Experiencing Reading Electronically

Melissa Rosman– Staff Writer

Starting college in the 2000s, we have begun to see the transition from traditional texts to recently popular e-books. This electronic design may seem new and innovative, however the patent for e-books has been around since the 1960s, and in the early 1990s the company SONY claimed e-books as “the library of the future.” Due to the lack of resources in the 1990s and the technology-illiterate generation, e-books were not able to sell as much as early companies would have liked. Now, e-books and e-readers are extremely popular. According to Harrisinteractive.com, one in six Americans use e-readers over traditional print books. Although statistics prove that there is an increase in usage, people often wonder what the pros and the cons of e-books versus traditional books are, especially in an educational setting.
As college students we often find ourselves responsible for purchasing and keeping track of multiple books in a semester. With the accessibility of having all books and texts in one place, and e-books as a generally cheaper option one would think the presence of an e-book would be more prominent on campus. One benefit of e-books is obvious— it’s less of a hassle to have all books in one place rather than finding a place to store all of your books. Also, e-books offer a variety of functions that a traditional text can’t provide. In an educational setting, some education majors would agree that e-books and devices are more helpful and resourceful than traditional books. With the new devices students are able to highlight and save their notes, they’re able to define words by the tap of a finger, and they’re able to share notes with other devices.
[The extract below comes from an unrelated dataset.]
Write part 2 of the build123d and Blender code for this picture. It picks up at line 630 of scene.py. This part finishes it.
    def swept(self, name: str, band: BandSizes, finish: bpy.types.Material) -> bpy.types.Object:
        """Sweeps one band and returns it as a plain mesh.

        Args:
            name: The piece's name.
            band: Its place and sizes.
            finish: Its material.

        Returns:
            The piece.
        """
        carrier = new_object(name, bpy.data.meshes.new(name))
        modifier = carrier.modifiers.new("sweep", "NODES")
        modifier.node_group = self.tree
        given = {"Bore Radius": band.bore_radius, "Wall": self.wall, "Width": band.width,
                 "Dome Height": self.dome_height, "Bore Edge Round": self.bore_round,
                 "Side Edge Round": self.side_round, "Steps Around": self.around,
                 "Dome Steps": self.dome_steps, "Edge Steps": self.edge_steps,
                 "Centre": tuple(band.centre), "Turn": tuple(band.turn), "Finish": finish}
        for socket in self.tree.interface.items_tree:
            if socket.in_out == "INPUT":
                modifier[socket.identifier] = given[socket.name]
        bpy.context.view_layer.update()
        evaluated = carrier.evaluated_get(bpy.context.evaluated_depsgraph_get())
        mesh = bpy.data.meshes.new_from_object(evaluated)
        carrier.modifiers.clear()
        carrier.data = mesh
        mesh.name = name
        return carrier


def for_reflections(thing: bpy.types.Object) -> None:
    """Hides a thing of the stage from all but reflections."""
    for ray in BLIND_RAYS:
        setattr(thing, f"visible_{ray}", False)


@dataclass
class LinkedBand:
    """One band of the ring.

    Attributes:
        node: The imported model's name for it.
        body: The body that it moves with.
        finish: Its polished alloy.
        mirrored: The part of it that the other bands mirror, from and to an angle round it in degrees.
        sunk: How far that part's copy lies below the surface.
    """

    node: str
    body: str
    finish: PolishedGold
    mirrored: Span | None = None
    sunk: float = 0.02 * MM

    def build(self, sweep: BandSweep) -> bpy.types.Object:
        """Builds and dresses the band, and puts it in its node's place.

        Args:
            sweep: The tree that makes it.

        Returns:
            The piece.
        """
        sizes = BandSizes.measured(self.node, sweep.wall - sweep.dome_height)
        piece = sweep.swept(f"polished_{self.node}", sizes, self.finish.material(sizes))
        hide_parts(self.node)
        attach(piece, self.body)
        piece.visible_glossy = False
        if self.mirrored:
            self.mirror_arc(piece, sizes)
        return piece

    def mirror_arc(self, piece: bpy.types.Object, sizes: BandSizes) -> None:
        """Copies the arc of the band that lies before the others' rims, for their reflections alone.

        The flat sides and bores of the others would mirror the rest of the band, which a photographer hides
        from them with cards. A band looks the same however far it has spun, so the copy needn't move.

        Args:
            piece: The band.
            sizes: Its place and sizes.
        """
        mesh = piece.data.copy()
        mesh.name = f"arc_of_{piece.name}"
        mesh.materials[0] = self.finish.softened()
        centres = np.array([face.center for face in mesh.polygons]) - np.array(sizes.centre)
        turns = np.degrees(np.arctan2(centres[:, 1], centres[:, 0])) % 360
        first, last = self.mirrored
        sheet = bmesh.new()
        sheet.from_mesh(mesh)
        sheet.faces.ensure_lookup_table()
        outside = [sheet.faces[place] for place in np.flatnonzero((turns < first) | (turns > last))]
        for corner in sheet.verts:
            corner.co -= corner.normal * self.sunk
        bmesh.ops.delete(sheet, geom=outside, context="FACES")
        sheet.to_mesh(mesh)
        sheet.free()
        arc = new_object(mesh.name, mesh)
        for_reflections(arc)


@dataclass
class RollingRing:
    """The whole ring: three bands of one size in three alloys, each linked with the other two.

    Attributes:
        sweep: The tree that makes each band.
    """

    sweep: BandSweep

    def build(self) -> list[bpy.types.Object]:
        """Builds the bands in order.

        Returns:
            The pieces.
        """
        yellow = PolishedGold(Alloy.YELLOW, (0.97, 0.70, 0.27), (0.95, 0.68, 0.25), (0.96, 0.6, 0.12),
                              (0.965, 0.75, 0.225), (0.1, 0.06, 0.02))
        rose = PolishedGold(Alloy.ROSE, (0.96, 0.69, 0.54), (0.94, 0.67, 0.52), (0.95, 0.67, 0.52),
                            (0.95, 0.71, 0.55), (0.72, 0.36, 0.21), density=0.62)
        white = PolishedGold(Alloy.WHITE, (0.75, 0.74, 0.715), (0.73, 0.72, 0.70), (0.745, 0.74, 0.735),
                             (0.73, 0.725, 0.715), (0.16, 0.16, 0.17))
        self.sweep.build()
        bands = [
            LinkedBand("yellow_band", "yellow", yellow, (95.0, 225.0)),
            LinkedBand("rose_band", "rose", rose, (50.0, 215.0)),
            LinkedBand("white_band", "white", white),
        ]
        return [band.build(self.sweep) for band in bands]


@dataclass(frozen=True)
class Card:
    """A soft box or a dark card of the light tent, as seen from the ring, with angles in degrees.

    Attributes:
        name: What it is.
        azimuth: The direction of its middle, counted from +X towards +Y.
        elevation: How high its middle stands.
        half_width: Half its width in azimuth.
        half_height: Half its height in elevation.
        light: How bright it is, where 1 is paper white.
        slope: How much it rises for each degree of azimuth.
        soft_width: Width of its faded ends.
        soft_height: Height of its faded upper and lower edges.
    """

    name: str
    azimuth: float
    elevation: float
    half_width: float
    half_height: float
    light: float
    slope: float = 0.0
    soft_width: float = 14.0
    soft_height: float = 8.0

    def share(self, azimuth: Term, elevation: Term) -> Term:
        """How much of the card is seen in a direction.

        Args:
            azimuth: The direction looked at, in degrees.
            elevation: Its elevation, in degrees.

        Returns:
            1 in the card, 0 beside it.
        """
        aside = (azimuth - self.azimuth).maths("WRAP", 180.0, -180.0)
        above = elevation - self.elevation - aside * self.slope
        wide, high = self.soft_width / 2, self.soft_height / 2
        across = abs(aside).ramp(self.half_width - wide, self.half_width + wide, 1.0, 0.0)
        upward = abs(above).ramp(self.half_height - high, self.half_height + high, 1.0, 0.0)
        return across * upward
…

Teachers can also prevent students from accessing other applications so that distractions are minute. Another benefit is for students with special and diverse needs. It is easy to adapt the material. For example, font can be made larger, text can be spoken and translated versions are available to download. Senior and English education major Jessica Samplaski said, “Educationally, it is most important to focus on the needs and learning preferences of students. If the student is more engaged and inclined to appreciate the reading experience through an e-book, that’s terrific.” Samplaski also added that she “hopes that traditional classroom libraries never fall by the wayside because there is nothing like holding and smelling a good book, and students deserve to have both experiences.”
By adjusting to electronics as a society are we depriving future generations from the experince of cracking spines, smelling books, and feeling pages in the fingers? Or are we making improvements in education by offering this technology? This is a debatable topic because of the differentiating experiences that people have using e-readers, especially the students that often find themselves easily distracted. Although in a school setting teachers can prohibit the use of apps, we ourselves don’t have that ability. Instead of studying in the library students may find themselves using Kindle’s “Facebook” app, or searching their friends’ Twitter feeds on their Nook. Senior Emily Hillel said, “I still like real books because of the experience of opening the book and getting lost in it. With e-books, it’s easier to get trapped in the technological world when there’s an app on your device for the Internet. It’s an easy distraction, especially while studying.”
For others, it’s a matter of preference. Senior, Amanda Losardo says, “Although I do have a Kindle, I still like traditional books as well because it actually hurts my eyes to read from an e-book for too long especially the small print of a textbook.” E-books offer a variety of different resources and tools that can have the ability to be helpful. Traditional print books will remain a constant to some, but as we switch over to a technology-based society, e-books are a resourceful alternative. Maybe you will just have to figure it out for yourself.